Wednesday, May 13, 2009

Chilln'

I have been finding myself unable to blog recently. I blame it on my boring life, but I've always had a boring life and I used to blog a lot.

One of the problems is that I realized I hardly ever update my status on Facebook. Consequently, I have converted all of my thoughts to short, nondescript, trying to be amusing phrases. Not only has this not helped me become more active on FB, but I can't blog because a one-sentence blog, isn't interesting and that's all that's coming to my head.

The other problem is AP tests were going on and I was very busy not studying for them. There was also prom, mother's day, band concert, and my own laziness. You know it's sad when I'm too lazy to go on the computer. Pressing the power button and typing in my one-letter password is just too much effort sometimes!

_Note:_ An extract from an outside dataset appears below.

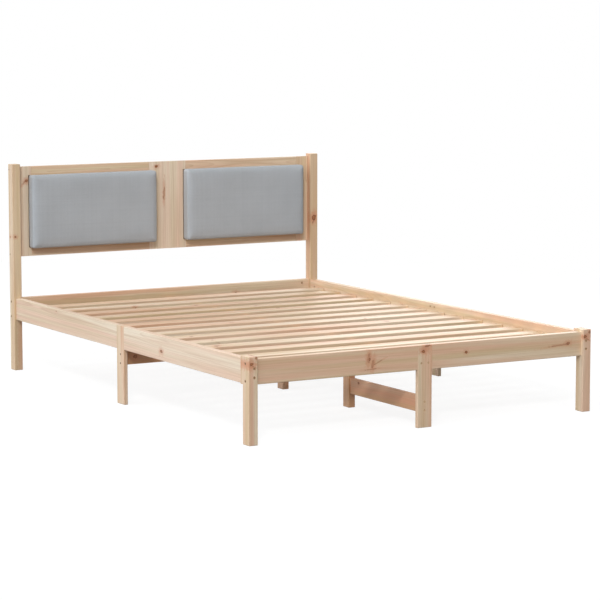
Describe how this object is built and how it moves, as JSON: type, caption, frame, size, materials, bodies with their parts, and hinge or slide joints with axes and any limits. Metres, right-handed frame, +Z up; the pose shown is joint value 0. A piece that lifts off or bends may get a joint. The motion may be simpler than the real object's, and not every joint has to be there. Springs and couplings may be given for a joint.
{
  "type": "bed frame",
  "caption": "Light pine bed frame with a slatted deck, short foot posts, tall head posts and grey upholstered headboard pads.",
  "frame": {"origin": "on the floor under the middle of the bed frame's outer outline", "axes": "+Z up, +Y towards the head end, +X towards the right side seen from the foot"},
  "size_m": [1.484, 2.096, 0.872],
  "materials": {
    "pine": "clear satin lacquer on knotty pine",
    "slat_pine": "planed pine",
    "plywood": "raw plywood",
    "dowel_beech": "plain beech dowel",
    "pad_fabric": "plain woven light grey upholstery",
    "zinc_steel": "zinc plated"
  },
  "bodies": {
    "root": {"head_post_left": "pine", "head_post_right": "pine", "foot_post_left": "pine", "foot_post_right": "pine", "headboard_top_rail_left": "pine", "headboard_top_rail_right": "pine", "headboard_bottom_rail_left": "pine", "headboard_bottom_rail_right": "pine", "headboard_stile_left": "pine", "headboard_stile_right": "pine", "headboard_center_stile": "pine", "panel_backing_left": "plywood", "panel_backing_right": "plywood", "panel_pad_left": "pad_fabric", "panel_pad_right": "pad_fabric", "head_rail": "pine", "foot_rail": "pine", "side_rail_left": "pine", "side_rail_right": "pine", "slat_ledger_left": "slat_pine", "slat_ledger_right": "slat_pine", "center_beam": "pine", "center_leg_head": "pine", "center_leg_middle": "pine", "center_leg_foot": "pine", "foot_middle_leg": "pine", "stretcher": "pine", "cross_board": "pine", "mid_leg_left": "pine", "mid_leg_right": "pine", "slat_01": "slat_pine", "slat_02": "slat_pine", "slat_03": "slat_pine", "slat_04": "slat_pine", "slat_05": "slat_pine", "slat_06": "slat_pine", "slat_07": "slat_pine", "slat_08": "slat_pine", "slat_09": "slat_pine", "slat_10": "slat_pine", "slat_11": "slat_pine", "slat_12": "slat_pine", "slat_13": "slat_pine", "slat_14": "slat_pine", "beam_brackets": "zinc_steel", "head_rail_bolts": "zinc_steel", "foot_rail_bolts": "zinc_steel", "side_rail_head_bolts": "zinc_steel", "side_rail_foot_bolts": "zinc_steel", "barrel_nuts": "zinc_steel", "headboard_screws": "zinc_steel", "headboard_dowels": "dowel_beech", "panel_screws": "zinc_steel", "ledger_screws": "zinc_steel", "slat_screws": "zinc_steel", "bracket_screws": "zinc_steel", "center_leg_screws": "zinc_steel", "cross_board_screws": "zinc_steel", "housing_screws": "zinc_steel", "stretcher_screws": "zinc_steel"}
  },
  "joints": []
}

Anyway, I have been experiencing the strangest feeling all afternoon. I feel happy for no reason. As a matter of fact, it kind of makes me worried. I feel cheery and smiley, and I had fun doing my psych homework (I like psych, but homework is homework and should not be enjoyable to normal, non-nerdy people). The ironic part is, I attribute this to my psych teacher. Today in class, we were talking about cognitive therapy and she brought up (which she has brought up many times before because we are a class of melodramatic teenagers) the fact that things only seem really bad to us because we make them that way. When this came up earlier in the year, it was because everyone hated that we had to wear our IDs and she was like, "Really? What's the big deal?" So, I guess what I'm saying is that the reason I'm happy is because I'm not letting things bother me. I could definitely name many things that are an annoyance to my life right now, but who cares? Whatever.